Fourth and fifth curved walls 72, 74 are identical, each extending from the inner wall 57 of the separation chamber 46, with similar curves to the second curved wall 68. The end portions of the fourth and fifth curved walls 72, 74 include half-height sections similar to half-height section 77 at the end of the third curved wall 70.

Continuing anticlockwise around the toroidal separation chamber 46, the next protrusion is the second planar wall 65, followed by sixth, seventh, eighth, ninth and tenth curved walls 67, 69, 71, 73, 75, being identical to first, second, third, fourth and fifth curved walls 66, 68, 70, 72, 74 respectively. The planar and curved walls are spaced at equal intervals around the toroid, in the anticlockwise order 64, 66, 68, 70, 72, 74, 65, 67, 69, 71, 73, 75.

Referring now to Figures 6 to 7, an alternative embodiment of a removable insert is indicated at 80. The alternative insert 80 may be used in place of the insert 42. The remaining parts of the separator device 10 are identical.

The alternative insert 80 comprises a hollow cylindrical section 82, two planar wing sections 84, 86, protrusions 88, and a planar locking section 90. The cylindrical section 82 may contain a magnet in the same manner as the insert 42, and the planar key section 90 is of the same design as the planar key section 52 of the insert 42.

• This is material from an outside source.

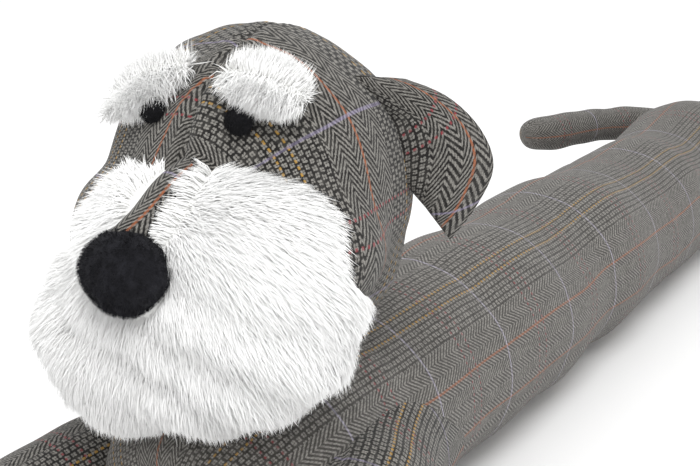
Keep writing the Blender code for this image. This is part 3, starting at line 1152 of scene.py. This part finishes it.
@dataclass
class Beard:
    """The deep plush pad around the snout.

    Args:
        middle: its middle, from the head's middle.
        radii: half sizes forward, left and up.
        roll: turn about the forward axis, in degrees.
        top_power, low_power: powers of the super-ellipsoid, above and below its middle.
        lump: height of the filling's lumps.
        pile_deep: depth of the pile over the backing.
        far_pull, low_pull, back_pull: how far the parts on the dog's right, below and
            behind are drawn in.
        edge_left, edge_up: places left, and how far up the pile reaches at each.
        hidden: places rearward between which that edge rises, hidden by the cheek.
        hidden_rise: how far it rises there.
        bare_strip: places left of the strip's line between which no pile grows.
        bare_low: how far down that bare strip reaches.
        bare_nose: middle and radii of the bare place under the nose.
        lap: places left of the strip's line between which the lapping tufts grow.
        lap_front, lap_low: how far back and how far down they reach.
        head_sink: how far under the head's surface pile may start.
    """

    middle: tuple = (0.049, -0.002, -0.0395)
    radii: tuple = (0.060, 0.085, 0.070)
    roll: float = 8.0
    top_power: float = 2.15
    low_power: float = 2.5
    lump: float = 0.0022
    pile_deep: float = 0.0062
    far_pull: float = 0.0132
    low_pull: float = 0.0062
    back_pull: float = 0.0160
    edge_left: tuple = (-0.090, -0.070, -0.060, -0.051, -0.045, -0.030, -0.020, -0.010)
    edge_up: tuple = (-0.030, -0.027, -0.023, -0.013, 0.000, 0.015, 0.026, 0.090)
    hidden: tuple = (-0.064, -0.046)
    hidden_rise: float = 0.030
    bare_strip: tuple = (-0.0080, 0.0125)
    bare_low: float = -0.012
    bare_nose: tuple = ((0.104, 0.0, -0.016), (0.020, 0.0165, 0.0155))
    lap: tuple = (0.0125, 0.0170)
    lap_front: float = 0.064
    lap_low: float = -0.004
    head_sink: float = 0.001

    def reach(self, ways: Array) -> Array:
        """Rounded block: the power of its super-ellipsoid rises below its middle.

        The far, low and rear parts are drawn in by their shares, and the chin on the dog's
        right stands out a little.
        """
        drop = 0.5 - 0.5 * np.tanh(4.0 * ways[..., 2])
        power = self.top_power + (self.low_power - self.top_power) * drop
        ball = np.sum(np.abs(ways / self.radii) ** power[..., None], axis=-1) ** (-1.0 / power)
        side, up = ways[..., 1], ways[..., 2]
        waves = np.sin(9.0 * side + 5.0 * up + 1.0) * np.sin(8.0 * up - 4.0 * ways[..., 0] + 0.5)
        far = smooth_step(-side, 0.30, 0.80) * np.exp(-((up - 0.48) / 0.38) ** 2)
        front = smooth_step(ways[..., 0], -0.10, 0.30)
        low = smooth_step(-up, -0.15, 0.45) * (1.0 - smooth_step(-side, -0.10, 0.75) * front)
        chin = smooth_step(-side, 0.10, 0.80) * smooth_step(-up, -0.35, 0.45)
        low = low - 0.4 * front * chin
        back = smooth_step(-ways[..., 0], -0.20, 0.55) * smooth_step(-side, 0.15, 0.70)
        pulled = self.far_pull * far + self.low_pull * low + self.back_pull * back
        return ball + self.lump * waves - self.pile_deep - pulled

    def form(self) -> Ball:
        """The backing of the pile."""
        turn = math.radians(self.roll)
        axes = np.array(((1.0, 0.0, 0.0), (0.0, math.cos(turn), math.sin(turn)),
                         (0.0, -math.sin(turn), math.cos(turn))))
        return Ball(np.array(self.middle), self.reach, axes)

    def flow(self, points: Array, normals: Array) -> Array:
        """Comb the pile away from the nose and downwards."""
        away = unit(points - np.array((0.085, 0.0, 0.010)))
        return comb_of(normals, away + np.array((0.0, 0.0, -0.35)))

    def carries_pile(self, points: Array, head: Ball) -> Array:
        """Which places carry pile: off the head, under the edge, clear of strip and nose."""
        aside = from_strip(points)
        on_strip = (aside > self.bare_strip[0]) & (aside < self.bare_strip[1])
        on_strip = on_strip & (points[..., 2] > self.bare_low)
        rise = self.hidden_rise * smooth_step(-points[..., 0], *self.hidden)
        edge = np.interp(points[..., 1], self.edge_left, self.edge_up) + rise
        middle, radii = self.bare_nose
        off_nose = np.linalg.norm((points - middle) / radii, axis=-1) > 1.0
        off_head = head.depth(points) > -self.head_sink
        return off_head & ~on_strip & off_nose & (points[..., 2] < edge)

    def carries_tufts(self, points: Array, head: Ball) -> Array:
        """Which places carry the tufts that lap over the strip from the dog's left."""
        aside = from_strip(points)
        return ((aside > self.lap[0]) & (aside < self.lap[1])
                & (points[..., 0] > self.lap_front) & (points[..., 2] > self.lap_low)
                & (head.depth(points) > -self.head_sink))

    def build(self, head: Ball, finishes: Finishes) -> list[bpy.types.Object]:
        """Make the backing, the pile in four quarters and the lapping tufts."""
        form = self.form()
        backing = form.skin("beard_backing", 72, 100, finishes.backing)
        pieces = [report(backing, ("beard",))]
        quarters = ((Side.LEFT, 1.0), (Side.RIGHT, 1.0), (Side.LEFT, -1.0), (Side.RIGHT, -1.0))
        for number, (side, upper) in enumerate(quarters):

            def keep(points: Array, side: Side = side, upper: float = upper) -> Array:
                local = (points - form.place) @ form.axes.T
                inside = (local[..., 1] * side.value >= 0.0) & (local[..., 2] * upper >= 0.0)
                return inside & self.carries_pile(points, head)

            word = "upper" if upper > 0.0 else "lower"
            pile = Locks("beard_pile_%s_%s" % (word, side.word), locks=3900, blades=17,
                         length=0.0120, width=0.00052, spread=0.0034, gather=0.24, rise=0.16,
                         seed=61 + number, mess=0.12, roll=0.07)
            pieces.append(report(pile.build(form, self.flow, keep, finishes.plush)))
        tufts = Locks("beard_tufts", locks=150, blades=30, length=0.0120, width=0.00055,
                      spread=0.0016, gather=0.60, rise=0.34, seed=67, mess=0.26, roll=0.20,
                      tries=90)
        over_strip = np.array((0.45, -1.0, 0.1))
        lapped = tufts.build(form, lambda points, normals: comb_of(normals, over_strip),
                             lambda points: self.carries_tufts(points, head), finishes.plush)
        pieces.append(report(lapped))
        return pieces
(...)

The planar wing sections 84, 86 extend outwardly at 180° to each other from the outer surface of the cylindrical section 82. Each planar wing section 84, 86 is perpendicular to the tangent of the cylindrical section 82 at the point where the planar wing section meets the cylindrical section 82. Each planar wing section 84, 86 has an elongate extent just less than the elongate extent of the cylindrical section 82, and has a width of approximately one third of the diameter of the cylindrical section 82. The planar wing sections lie in the same plane, which is vertical as viewed in Figure 6, and which intersects line A-A at a right angle. Each planar wing section 84, 86 is substantially rectangular, but with the upper and lower outer corners 94, 96 chamfered off. A larger section of corner is removed from the upper corner 94 than from the lower corner 96. Two protrusions 88 extend outwardly from the surface of the cylindrical section 82 at 90° to the planar wing sections 84, 86. The protrusions 88 from the side as viewed are in the shape of a chevron, pointing downwards as viewed in Figure 1 towards the planar locking member 90. The protrusions 88 define a collection area on the inside of the chevron.

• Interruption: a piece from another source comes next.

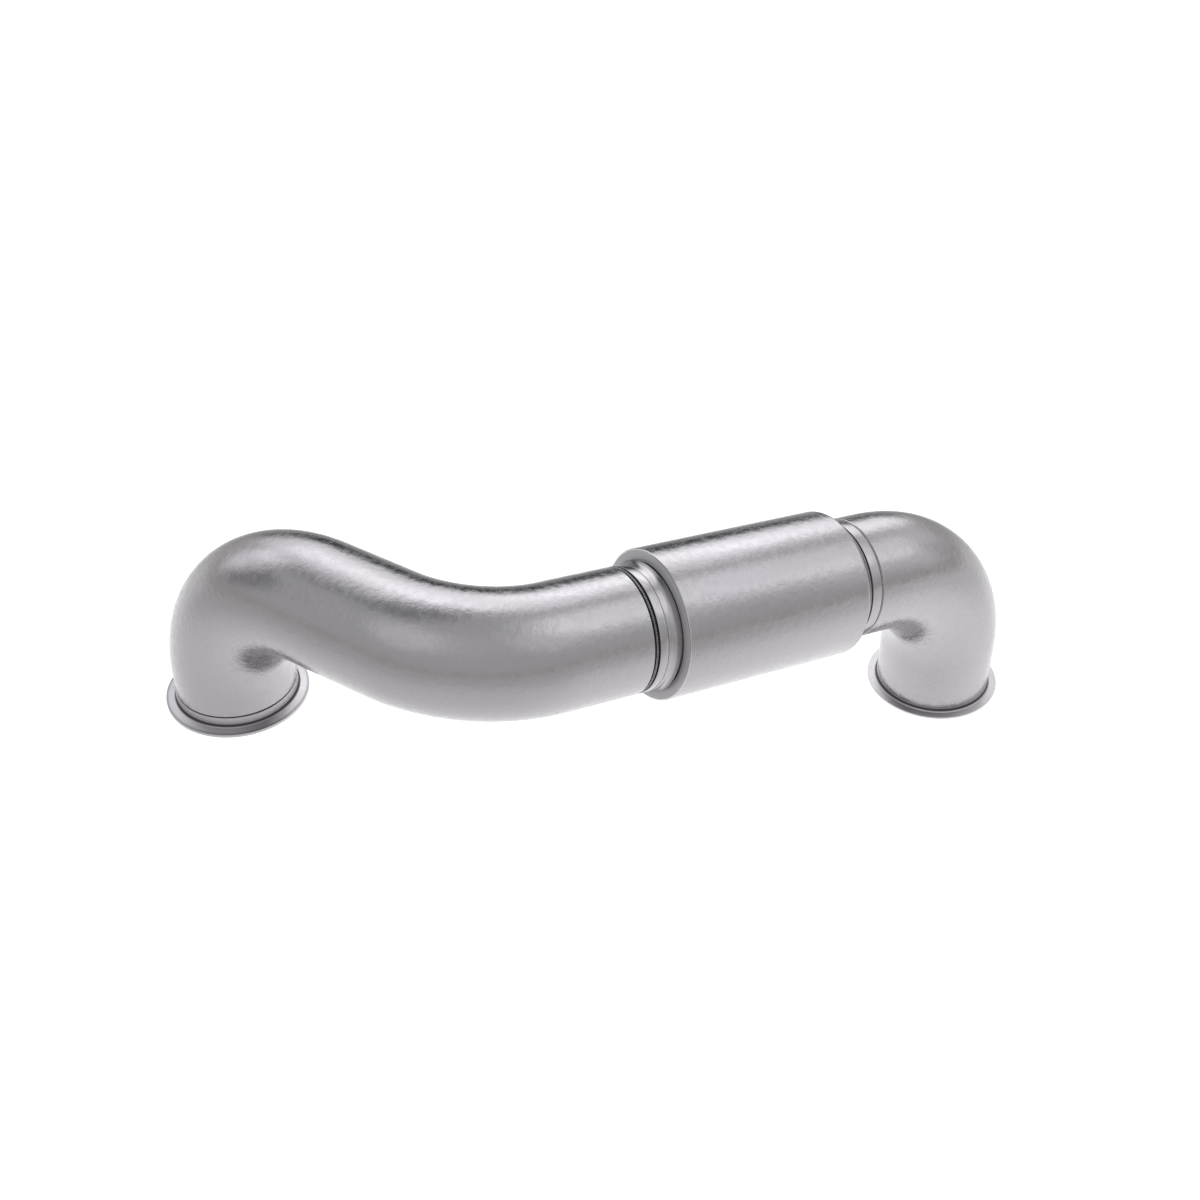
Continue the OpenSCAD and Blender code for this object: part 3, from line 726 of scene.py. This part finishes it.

Eight horizontal planar members 92 for obstructing flow extend from the surface of the cylindrical section 82 of the insert 80, four intersecting each of the planar wing sections 84, 86. The horizontal planar members 92 are equally spaced along the vertical extent of each planar wing section 84, 86, as viewed. Each horizontal planar member 92 is at right angles both to the coincident planar wing section 84 or 86 and to the surface of the cylindrical section 82, and is substantially in the shape of a trapezium, with the longer parallel side adjacent to the surface of the cylindrical section 82. The horizontal planar members 92 have equal extent at either side of the coincident planar wing section 84 or 86.

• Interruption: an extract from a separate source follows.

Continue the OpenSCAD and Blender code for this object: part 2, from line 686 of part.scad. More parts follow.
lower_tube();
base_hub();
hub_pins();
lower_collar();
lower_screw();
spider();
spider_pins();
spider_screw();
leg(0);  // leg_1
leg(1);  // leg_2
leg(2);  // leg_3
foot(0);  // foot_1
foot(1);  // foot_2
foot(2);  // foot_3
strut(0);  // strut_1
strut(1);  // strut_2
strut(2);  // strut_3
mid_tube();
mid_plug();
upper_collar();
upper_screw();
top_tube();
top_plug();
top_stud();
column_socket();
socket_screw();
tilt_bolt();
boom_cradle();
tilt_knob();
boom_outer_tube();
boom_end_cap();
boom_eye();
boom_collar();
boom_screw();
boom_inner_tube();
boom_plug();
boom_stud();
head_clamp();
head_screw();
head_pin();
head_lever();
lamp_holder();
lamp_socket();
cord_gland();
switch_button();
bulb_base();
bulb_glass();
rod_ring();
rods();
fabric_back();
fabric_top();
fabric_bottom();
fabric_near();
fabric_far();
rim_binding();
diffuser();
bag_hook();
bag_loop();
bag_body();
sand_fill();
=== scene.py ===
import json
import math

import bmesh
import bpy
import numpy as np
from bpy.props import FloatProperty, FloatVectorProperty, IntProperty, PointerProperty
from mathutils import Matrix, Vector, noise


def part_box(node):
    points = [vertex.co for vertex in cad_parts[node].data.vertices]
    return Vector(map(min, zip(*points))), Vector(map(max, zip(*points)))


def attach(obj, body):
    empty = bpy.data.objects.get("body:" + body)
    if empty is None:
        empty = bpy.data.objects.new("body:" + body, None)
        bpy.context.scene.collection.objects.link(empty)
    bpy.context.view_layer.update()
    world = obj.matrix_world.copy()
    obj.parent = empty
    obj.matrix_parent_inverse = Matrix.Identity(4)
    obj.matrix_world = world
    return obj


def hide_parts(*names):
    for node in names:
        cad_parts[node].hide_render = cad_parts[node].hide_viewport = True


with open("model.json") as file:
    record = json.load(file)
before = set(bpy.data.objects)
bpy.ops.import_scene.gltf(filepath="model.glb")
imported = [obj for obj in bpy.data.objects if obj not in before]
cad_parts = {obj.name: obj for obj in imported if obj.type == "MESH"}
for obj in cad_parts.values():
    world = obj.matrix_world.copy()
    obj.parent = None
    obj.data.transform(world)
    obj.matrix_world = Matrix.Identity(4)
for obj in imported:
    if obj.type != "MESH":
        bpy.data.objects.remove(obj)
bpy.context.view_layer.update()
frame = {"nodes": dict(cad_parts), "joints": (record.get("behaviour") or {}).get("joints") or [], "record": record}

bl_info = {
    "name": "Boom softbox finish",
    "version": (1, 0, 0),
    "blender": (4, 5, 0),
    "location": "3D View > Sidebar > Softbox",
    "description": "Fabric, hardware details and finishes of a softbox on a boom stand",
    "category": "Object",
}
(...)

At the top of the insert 80, a ring extends from the upper edge of the hollow cylindrical section 82, overhanging the outer surface of the cylindrical section by approximately one fifth of the diameter of the cylindrical section. The plug 76 fits within the top of the cylindrical section 82.

With the insert 80 installed within the housing 12, water will flow in through the inlet, through the housing 14 on one side of the insert 80, then over the top of the planar wing sections 84, 86 where the corners have been removed, through the housing 14 on the other side of the insert 80 and out of the outlet. The magnet inside the cylindrical section 82 of the insert 80 will attract ferrous particles out of the flow, and the planar horizontal sections 92 and chevron-shaped protrusions 88 serve to slow the flow of fluid so that nonmagnetic particles fall out of suspension. In use, the separator device 10 may be mounted with the central axis between the first and second opposing ends of the housing 12 perpendicular to pipework on a wall 120, as shown in Figure 9. This substantially reduces the vertical space which is required by the device, affording the installer additional flexibility by allowing installation within a limited vertical space, for example between a boiler 130 and a countertop 140.

The embodiments described above are provided by way of example only, and various changes and modifications will be apparent to persons skilled in the art without departing from the scope of the present invention as defined by the appended claims.